The heart of the problem with a true gift, the kind without strings attached, is that when we actually encounter such a gift, it scares us to death. True gifts come from a different economy than the one we know, one that belongs to a kingdom that is not of this world. A true gift is dangerous and unpredictable, surprising and limitless. And this is how God loves us:  with reckless abandon and no strings attached.

Time and again, God pours himself out to us, just as he did with Israel in the wilderness and just as he did on the cross. This is how God rolls. He loves the world—not just the church and not just those people who reciprocate. He loves the people that don’t pay him back what they owe; he loves the people who betray him even though they promised never to deny him; and he loves the people who nailed him to the tree. God’s love is all gift. And it’s terrifying.

The scandal of John 3:16 is that God loves the whole world without limit, and desires its full salvation; but we prefer reciprocity and bondage. We prefer the darkness on our terms rather than the light of God’s kingdom. We have been trained to think that salvation is something that we either deserve or we don’t, and we cannot possibly imagine that it really is all gift.

Today—in the middle of Lent—we are the Israelites caught between Egypt and Promised Land and we are Nicodemus stuck between darkness and light. But here’s the good news: God has lifted up his Son high enough for all of us to see his immeasurable love for us. And it’s crazy strange. And it’s total gift.
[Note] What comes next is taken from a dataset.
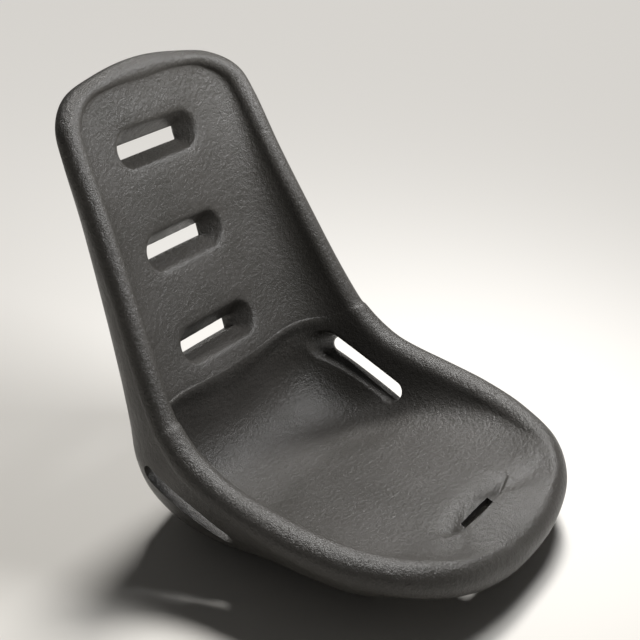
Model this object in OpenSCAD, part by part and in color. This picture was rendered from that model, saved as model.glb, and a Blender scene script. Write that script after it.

The author of Ephesians puts it this way:  For by grace you have been saved through faith, and this is not your own doing; it is the gift of God…For we are what he has made us. (Ephesians 2:8, 10; emphasis added)

God’s desire for us this Lent is not only that we learn to receive the strange gifts God gives us in plenty, but that such gifts remake us into the strange and godly people we were created to be.